■ **WHAT TO WORK ON**: Find the lines with the string "rigid" and return them.
— Begin DATASET CONTENT —
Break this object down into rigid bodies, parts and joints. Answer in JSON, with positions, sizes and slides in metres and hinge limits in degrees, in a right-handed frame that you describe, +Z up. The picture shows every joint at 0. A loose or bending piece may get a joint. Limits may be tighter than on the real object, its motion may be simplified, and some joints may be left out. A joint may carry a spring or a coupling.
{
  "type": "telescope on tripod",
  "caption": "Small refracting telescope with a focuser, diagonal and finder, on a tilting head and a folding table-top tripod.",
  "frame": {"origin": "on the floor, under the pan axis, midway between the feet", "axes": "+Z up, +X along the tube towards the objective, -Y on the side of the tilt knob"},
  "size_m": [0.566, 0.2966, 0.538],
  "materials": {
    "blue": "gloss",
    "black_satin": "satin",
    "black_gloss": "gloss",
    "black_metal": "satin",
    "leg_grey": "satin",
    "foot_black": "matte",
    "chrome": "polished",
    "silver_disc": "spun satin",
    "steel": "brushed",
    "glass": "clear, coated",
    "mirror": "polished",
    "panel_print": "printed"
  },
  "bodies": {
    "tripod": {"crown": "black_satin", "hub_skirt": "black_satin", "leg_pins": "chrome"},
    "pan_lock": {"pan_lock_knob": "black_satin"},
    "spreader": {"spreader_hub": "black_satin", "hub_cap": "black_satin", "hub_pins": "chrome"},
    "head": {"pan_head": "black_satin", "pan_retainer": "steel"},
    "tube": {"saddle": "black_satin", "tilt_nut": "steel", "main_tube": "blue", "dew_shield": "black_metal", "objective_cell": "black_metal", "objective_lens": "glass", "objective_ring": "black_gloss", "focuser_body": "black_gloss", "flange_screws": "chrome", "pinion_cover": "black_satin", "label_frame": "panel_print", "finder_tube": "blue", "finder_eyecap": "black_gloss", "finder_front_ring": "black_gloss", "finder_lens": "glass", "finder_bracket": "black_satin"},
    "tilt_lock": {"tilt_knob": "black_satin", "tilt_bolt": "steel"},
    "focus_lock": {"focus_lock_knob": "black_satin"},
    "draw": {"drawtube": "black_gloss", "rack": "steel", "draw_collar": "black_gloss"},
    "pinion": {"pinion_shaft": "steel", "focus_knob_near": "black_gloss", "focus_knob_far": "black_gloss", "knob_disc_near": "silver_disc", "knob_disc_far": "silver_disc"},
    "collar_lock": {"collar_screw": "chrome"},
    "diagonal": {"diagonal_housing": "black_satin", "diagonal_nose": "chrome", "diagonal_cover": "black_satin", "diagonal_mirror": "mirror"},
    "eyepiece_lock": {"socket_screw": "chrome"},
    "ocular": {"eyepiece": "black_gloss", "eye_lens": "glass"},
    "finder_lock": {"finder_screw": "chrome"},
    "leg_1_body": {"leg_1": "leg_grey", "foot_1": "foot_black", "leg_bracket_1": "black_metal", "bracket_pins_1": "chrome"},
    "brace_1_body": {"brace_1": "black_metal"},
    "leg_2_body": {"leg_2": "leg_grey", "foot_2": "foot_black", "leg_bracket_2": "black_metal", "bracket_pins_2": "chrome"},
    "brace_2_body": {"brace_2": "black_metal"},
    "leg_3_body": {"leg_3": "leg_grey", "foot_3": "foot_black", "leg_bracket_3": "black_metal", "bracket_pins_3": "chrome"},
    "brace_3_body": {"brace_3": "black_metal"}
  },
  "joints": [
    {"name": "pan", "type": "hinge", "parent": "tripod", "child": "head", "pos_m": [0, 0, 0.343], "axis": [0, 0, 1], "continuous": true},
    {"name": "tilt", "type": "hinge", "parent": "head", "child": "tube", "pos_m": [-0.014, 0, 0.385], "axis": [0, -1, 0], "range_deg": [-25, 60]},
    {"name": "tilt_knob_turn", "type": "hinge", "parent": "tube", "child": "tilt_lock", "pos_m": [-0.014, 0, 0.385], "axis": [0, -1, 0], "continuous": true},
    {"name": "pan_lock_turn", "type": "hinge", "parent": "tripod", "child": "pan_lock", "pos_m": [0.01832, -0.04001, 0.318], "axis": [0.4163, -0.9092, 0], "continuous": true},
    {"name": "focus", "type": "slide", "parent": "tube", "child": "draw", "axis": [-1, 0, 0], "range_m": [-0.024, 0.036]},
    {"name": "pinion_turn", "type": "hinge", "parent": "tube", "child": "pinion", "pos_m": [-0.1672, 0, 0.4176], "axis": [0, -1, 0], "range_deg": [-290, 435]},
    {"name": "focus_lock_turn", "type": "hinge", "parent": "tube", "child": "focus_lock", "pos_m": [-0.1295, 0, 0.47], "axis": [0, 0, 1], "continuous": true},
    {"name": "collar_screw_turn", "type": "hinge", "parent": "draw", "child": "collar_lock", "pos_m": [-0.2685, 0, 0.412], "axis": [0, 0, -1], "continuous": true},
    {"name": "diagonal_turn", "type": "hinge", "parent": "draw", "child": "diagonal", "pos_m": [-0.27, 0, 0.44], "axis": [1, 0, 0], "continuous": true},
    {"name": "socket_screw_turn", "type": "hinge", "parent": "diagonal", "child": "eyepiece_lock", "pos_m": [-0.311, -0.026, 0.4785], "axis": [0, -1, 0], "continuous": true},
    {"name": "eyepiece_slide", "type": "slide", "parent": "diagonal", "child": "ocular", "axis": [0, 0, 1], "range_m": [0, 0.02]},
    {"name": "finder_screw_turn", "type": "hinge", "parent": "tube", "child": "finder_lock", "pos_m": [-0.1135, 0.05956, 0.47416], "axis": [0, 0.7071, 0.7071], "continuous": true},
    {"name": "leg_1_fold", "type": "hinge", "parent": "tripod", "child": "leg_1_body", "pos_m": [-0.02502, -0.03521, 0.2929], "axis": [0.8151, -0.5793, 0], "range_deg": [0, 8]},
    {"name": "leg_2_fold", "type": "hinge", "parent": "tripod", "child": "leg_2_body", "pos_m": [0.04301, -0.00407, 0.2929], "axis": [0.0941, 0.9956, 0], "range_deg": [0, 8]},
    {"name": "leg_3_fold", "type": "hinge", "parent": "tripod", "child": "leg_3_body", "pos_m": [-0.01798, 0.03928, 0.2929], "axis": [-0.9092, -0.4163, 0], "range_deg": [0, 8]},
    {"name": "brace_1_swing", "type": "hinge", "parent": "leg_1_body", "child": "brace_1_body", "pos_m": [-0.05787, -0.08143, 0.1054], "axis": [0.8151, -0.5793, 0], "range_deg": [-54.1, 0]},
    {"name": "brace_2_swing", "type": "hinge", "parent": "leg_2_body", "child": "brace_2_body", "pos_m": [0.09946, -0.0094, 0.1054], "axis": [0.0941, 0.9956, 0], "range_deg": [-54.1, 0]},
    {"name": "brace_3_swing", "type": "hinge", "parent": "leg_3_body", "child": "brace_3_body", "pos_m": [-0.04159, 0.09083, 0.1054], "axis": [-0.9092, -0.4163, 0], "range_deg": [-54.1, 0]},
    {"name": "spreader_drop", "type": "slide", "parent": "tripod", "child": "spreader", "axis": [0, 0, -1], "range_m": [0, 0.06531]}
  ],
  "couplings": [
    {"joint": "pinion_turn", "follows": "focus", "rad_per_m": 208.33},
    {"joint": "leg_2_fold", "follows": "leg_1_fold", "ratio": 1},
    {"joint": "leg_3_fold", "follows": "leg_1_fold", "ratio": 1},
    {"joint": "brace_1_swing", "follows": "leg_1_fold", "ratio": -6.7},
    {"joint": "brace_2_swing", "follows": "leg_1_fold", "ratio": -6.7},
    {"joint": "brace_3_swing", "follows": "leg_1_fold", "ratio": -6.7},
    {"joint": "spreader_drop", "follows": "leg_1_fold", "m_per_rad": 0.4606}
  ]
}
— End DATASET CONTENT —
— Begin DATASET CONTENT —
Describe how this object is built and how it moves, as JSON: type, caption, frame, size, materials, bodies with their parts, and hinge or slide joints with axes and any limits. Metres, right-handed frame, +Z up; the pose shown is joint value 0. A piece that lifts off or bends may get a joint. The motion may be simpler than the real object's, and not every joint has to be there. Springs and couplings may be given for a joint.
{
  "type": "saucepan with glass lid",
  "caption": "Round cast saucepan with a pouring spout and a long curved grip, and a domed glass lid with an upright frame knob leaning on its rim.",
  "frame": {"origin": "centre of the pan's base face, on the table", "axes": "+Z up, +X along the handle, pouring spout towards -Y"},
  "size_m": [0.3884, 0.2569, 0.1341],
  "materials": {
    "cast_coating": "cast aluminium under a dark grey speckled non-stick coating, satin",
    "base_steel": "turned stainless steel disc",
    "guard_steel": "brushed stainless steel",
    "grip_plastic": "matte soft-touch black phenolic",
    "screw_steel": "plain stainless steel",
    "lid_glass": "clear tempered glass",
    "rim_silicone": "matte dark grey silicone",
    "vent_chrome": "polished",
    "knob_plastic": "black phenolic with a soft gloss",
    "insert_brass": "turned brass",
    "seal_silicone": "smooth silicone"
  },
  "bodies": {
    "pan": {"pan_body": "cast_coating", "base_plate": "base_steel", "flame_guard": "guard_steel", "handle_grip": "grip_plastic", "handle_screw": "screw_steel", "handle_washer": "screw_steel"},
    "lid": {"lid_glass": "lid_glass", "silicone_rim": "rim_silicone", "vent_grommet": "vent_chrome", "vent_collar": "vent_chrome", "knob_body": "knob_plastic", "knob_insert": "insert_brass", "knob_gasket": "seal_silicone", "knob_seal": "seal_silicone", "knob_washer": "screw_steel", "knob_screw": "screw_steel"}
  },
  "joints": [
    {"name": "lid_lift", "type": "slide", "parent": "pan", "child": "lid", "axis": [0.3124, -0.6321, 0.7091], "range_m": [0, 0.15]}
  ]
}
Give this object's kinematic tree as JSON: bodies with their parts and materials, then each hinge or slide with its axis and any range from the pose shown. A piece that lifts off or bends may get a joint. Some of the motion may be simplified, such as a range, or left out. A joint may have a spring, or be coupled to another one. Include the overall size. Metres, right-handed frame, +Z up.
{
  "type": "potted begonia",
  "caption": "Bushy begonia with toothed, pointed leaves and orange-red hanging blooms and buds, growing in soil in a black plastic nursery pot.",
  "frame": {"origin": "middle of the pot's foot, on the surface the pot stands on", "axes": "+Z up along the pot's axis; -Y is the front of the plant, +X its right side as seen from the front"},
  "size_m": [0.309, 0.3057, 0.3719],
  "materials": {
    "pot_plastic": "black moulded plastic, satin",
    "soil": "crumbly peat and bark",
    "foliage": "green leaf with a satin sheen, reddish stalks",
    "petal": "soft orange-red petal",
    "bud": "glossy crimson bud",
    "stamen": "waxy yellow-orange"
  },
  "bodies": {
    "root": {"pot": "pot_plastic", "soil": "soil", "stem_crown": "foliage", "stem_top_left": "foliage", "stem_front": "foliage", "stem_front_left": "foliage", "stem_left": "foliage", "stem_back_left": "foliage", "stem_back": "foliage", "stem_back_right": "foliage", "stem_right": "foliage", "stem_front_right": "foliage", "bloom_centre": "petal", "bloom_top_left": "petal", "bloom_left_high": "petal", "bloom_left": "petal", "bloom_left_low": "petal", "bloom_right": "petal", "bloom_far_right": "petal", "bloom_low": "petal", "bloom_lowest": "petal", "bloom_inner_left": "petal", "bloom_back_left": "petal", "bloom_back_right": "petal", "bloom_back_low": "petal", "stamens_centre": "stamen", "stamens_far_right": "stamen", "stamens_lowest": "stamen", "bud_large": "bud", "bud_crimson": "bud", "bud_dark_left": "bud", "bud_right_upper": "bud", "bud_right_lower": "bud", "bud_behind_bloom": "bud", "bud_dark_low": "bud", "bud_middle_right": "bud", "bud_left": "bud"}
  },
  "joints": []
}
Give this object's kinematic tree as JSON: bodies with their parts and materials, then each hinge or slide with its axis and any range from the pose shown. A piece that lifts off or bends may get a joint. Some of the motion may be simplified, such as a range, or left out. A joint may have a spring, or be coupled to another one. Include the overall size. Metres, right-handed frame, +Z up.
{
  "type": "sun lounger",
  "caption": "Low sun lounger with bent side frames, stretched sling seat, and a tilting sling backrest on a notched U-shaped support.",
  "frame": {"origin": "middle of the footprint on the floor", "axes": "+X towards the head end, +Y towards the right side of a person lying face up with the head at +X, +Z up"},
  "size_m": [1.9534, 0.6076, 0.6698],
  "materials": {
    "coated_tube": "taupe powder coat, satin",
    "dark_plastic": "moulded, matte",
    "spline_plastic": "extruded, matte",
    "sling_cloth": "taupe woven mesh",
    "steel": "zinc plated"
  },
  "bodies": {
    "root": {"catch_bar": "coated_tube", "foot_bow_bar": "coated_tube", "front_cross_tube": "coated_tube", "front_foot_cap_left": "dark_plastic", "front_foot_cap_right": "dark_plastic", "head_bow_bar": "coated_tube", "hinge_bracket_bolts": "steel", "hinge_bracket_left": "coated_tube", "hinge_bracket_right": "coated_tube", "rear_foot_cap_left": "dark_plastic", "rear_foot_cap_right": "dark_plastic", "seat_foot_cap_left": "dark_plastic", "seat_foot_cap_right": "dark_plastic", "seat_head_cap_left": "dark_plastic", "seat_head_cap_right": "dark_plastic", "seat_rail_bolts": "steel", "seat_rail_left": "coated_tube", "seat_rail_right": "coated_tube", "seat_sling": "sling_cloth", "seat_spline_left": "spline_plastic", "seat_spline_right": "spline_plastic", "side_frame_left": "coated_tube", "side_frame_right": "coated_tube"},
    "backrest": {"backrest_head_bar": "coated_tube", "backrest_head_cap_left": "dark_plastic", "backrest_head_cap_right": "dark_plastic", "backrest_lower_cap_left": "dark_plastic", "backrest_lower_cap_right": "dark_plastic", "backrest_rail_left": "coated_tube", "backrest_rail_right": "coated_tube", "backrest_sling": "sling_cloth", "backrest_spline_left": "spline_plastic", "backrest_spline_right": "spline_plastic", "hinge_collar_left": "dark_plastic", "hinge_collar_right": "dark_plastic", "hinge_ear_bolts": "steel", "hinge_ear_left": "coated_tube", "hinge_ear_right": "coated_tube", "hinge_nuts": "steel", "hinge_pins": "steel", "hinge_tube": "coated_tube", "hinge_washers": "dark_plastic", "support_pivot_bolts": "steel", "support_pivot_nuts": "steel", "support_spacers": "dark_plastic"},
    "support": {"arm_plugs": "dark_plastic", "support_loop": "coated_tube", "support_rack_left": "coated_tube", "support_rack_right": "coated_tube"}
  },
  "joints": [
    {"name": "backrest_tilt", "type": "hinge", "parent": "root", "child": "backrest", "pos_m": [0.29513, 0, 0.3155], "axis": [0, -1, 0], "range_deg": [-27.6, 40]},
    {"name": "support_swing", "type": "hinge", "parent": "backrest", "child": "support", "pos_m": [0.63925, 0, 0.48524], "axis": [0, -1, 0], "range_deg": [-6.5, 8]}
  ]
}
— End DATASET CONTENT —
— Begin DATASET CONTENT —
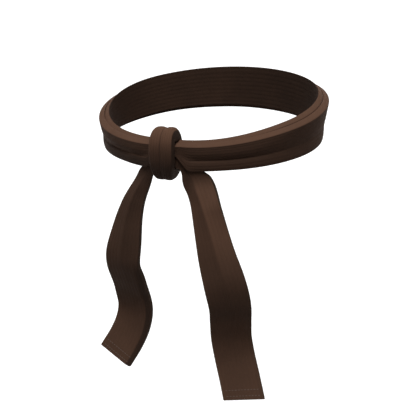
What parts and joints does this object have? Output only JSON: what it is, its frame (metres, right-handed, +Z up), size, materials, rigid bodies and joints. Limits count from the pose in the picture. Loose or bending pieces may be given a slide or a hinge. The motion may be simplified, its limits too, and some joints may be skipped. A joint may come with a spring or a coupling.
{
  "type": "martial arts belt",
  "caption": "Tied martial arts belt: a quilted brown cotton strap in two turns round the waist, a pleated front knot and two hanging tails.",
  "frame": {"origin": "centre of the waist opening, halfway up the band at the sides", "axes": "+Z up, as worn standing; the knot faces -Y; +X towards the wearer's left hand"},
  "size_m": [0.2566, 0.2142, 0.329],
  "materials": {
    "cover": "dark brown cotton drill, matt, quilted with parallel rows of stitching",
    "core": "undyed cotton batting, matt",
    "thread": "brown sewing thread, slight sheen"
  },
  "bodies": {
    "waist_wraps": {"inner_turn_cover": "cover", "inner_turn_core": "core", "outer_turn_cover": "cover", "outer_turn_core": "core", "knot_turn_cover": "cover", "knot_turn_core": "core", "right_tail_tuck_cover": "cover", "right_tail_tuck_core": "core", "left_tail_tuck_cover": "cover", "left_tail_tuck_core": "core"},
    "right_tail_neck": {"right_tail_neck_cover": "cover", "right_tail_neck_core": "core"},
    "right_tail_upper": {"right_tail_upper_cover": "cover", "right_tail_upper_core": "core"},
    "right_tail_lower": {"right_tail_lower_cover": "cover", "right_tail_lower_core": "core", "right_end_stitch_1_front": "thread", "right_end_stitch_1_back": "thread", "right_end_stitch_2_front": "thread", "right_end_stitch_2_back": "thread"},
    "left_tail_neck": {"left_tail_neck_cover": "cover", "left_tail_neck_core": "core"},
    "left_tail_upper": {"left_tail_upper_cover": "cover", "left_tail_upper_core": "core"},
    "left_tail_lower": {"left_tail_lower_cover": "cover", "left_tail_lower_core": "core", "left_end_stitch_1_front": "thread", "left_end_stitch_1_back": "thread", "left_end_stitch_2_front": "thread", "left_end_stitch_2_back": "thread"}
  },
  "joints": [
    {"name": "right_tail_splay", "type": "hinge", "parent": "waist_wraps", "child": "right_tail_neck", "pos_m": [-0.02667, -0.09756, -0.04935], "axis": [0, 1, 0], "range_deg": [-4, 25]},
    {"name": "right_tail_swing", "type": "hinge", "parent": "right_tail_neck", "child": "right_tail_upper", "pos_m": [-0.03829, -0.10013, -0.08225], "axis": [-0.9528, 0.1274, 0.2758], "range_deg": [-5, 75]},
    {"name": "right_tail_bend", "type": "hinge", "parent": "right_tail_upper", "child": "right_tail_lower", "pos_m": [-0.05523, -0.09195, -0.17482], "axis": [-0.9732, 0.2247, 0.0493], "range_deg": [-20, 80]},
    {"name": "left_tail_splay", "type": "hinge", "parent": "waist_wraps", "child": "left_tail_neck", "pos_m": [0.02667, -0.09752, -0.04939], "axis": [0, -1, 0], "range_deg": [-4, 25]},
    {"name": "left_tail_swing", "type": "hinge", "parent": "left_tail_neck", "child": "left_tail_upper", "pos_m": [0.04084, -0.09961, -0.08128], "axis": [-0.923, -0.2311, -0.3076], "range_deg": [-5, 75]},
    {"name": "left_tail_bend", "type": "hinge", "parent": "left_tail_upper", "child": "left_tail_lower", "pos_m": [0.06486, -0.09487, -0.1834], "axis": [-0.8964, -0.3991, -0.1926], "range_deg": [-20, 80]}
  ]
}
— End DATASET CONTENT —
■ **COMPLETE RESPONSE**:
Break this object down into rigid bodies, parts and joints. Answer in JSON, with positions, sizes and slides in metres and hinge limits in degrees, in a right-handed frame that you describe, +Z up. The picture shows every joint at 0. A loose or bending piece may get a joint. Limits may be tighter than on the real object, its motion may be simplified, and some joints may be left out. A joint may carry a spring or a coupling.
What parts and joints does this object have? Output only JSON: what it is, its frame (metres, right-handed, +Z up), size, materials, rigid bodies and joints. Limits count from the pose in the picture. Loose or bending pieces may be given a slide or a hinge. The motion may be simplified, its limits too, and some joints may be skipped. A joint may come with a spring or a coupling.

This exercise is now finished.